[TASK PROMPT] Repeat the whole listing exactly.

[Start of COLLECTED MATERIAL]

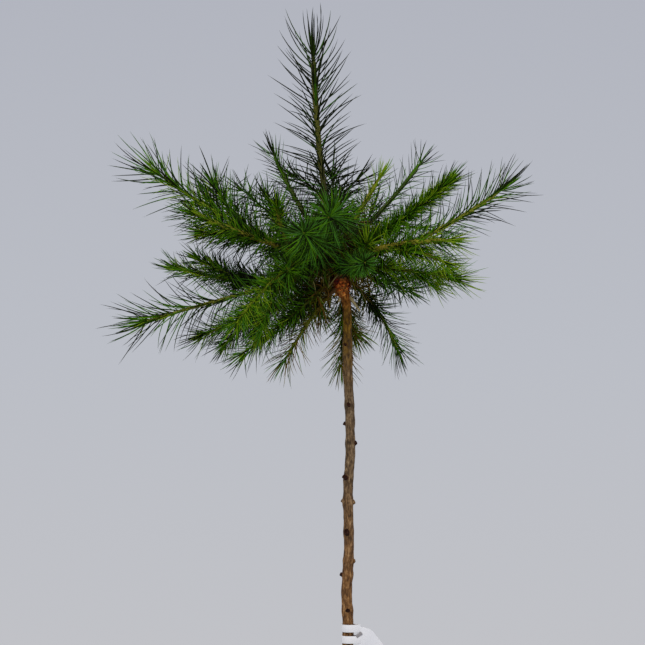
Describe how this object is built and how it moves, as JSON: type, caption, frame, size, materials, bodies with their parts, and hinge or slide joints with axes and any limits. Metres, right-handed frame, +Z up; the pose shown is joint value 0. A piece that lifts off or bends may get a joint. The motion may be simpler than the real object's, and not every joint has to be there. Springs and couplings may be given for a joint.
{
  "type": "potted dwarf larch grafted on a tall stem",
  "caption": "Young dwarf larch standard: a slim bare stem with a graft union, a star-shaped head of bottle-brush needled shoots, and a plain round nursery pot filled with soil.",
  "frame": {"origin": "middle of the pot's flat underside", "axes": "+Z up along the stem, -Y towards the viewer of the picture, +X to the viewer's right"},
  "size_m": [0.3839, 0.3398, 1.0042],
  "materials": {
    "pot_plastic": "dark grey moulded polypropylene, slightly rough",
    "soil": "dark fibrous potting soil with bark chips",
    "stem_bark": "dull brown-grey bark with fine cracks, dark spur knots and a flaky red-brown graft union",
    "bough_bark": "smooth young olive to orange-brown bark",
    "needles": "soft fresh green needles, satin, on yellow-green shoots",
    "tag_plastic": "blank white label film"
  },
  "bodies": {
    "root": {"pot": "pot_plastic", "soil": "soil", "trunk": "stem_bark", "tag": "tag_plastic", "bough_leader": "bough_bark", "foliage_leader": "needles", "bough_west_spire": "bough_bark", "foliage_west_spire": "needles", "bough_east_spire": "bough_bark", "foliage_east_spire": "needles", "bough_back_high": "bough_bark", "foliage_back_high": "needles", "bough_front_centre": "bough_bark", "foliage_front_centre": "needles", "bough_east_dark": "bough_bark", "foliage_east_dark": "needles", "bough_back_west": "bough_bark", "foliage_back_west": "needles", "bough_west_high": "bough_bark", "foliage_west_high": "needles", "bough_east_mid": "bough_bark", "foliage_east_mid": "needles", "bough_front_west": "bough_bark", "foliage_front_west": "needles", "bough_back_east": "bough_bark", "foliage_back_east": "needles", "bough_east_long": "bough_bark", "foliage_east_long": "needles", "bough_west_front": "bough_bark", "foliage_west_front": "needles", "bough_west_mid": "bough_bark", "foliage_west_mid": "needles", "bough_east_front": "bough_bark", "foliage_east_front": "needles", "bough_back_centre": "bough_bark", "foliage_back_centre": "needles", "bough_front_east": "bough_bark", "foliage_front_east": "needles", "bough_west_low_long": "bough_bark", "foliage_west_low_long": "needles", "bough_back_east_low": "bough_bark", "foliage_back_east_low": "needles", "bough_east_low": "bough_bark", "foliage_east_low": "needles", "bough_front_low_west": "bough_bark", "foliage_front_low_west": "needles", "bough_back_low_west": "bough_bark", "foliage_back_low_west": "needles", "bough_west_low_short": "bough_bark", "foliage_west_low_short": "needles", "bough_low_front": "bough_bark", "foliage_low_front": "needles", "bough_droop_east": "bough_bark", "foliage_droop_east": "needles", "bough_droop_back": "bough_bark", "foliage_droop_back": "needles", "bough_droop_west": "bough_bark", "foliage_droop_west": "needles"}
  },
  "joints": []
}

[End of COLLECTED MATERIAL]

[ANSWER TO THE PROBLEM]
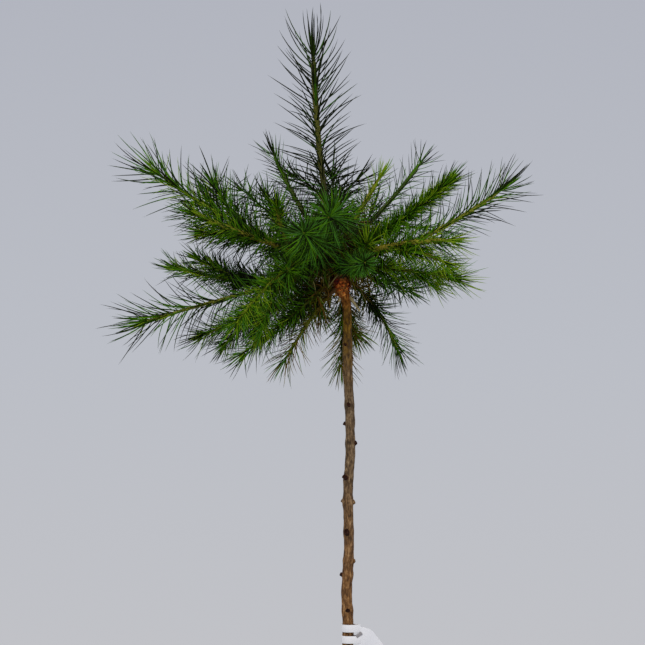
Describe how this object is built and how it moves, as JSON: type, caption, frame, size, materials, bodies with their parts, and hinge or slide joints with axes and any limits. Metres, right-handed frame, +Z up; the pose shown is joint value 0. A piece that lifts off or bends may get a joint. The motion may be simpler than the real object's, and not every joint has to be there. Springs and couplings may be given for a joint.
{
  "type": "potted dwarf larch grafted on a tall stem",
  "caption": "Young dwarf larch standard: a slim bare stem with a graft union, a star-shaped head of bottle-brush needled shoots, and a plain round nursery pot filled with soil.",
  "frame": {"origin": "middle of the pot's flat underside", "axes": "+Z up along the stem, -Y towards the viewer of the picture, +X to the viewer's right"},
  "size_m": [0.3839, 0.3398, 1.0042],
  "materials": {
    "pot_plastic": "dark grey moulded polypropylene, slightly rough",
    "soil": "dark fibrous potting soil with bark chips",
    "stem_bark": "dull brown-grey bark with fine cracks, dark spur knots and a flaky red-brown graft union",
    "bough_bark": "smooth young olive to orange-brown bark",
    "needles": "soft fresh green needles, satin, on yellow-green shoots",
    "tag_plastic": "blank white label film"
  },
  "bodies": {
    "root": {"pot": "pot_plastic", "soil": "soil", "trunk": "stem_bark", "tag": "tag_plastic", "bough_leader": "bough_bark", "foliage_leader": "needles", "bough_west_spire": "bough_bark", "foliage_west_spire": "needles", "bough_east_spire": "bough_bark", "foliage_east_spire": "needles", "bough_back_high": "bough_bark", "foliage_back_high": "needles", "bough_front_centre": "bough_bark", "foliage_front_centre": "needles", "bough_east_dark": "bough_bark", "foliage_east_dark": "needles", "bough_back_west": "bough_bark", "foliage_back_west": "needles", "bough_west_high": "bough_bark", "foliage_west_high": "needles", "bough_east_mid": "bough_bark", "foliage_east_mid": "needles", "bough_front_west": "bough_bark", "foliage_front_west": "needles", "bough_back_east": "bough_bark", "foliage_back_east": "needles", "bough_east_long": "bough_bark", "foliage_east_long": "needles", "bough_west_front": "bough_bark", "foliage_west_front": "needles", "bough_west_mid": "bough_bark", "foliage_west_mid": "needles", "bough_east_front": "bough_bark", "foliage_east_front": "needles", "bough_back_centre": "bough_bark", "foliage_back_centre": "needles", "bough_front_east": "bough_bark", "foliage_front_east": "needles", "bough_west_low_long": "bough_bark", "foliage_west_low_long": "needles", "bough_back_east_low": "bough_bark", "foliage_back_east_low": "needles", "bough_east_low": "bough_bark", "foliage_east_low": "needles", "bough_front_low_west": "bough_bark", "foliage_front_low_west": "needles", "bough_back_low_west": "bough_bark", "foliage_back_low_west": "needles", "bough_west_low_short": "bough_bark", "foliage_west_low_short": "needles", "bough_low_front": "bough_bark", "foliage_low_front": "needles", "bough_droop_east": "bough_bark", "foliage_droop_east": "needles", "bough_droop_back": "bough_bark", "foliage_droop_back": "needles", "bough_droop_west": "bough_bark", "foliage_droop_west": "needles"}
  },
  "joints": []
}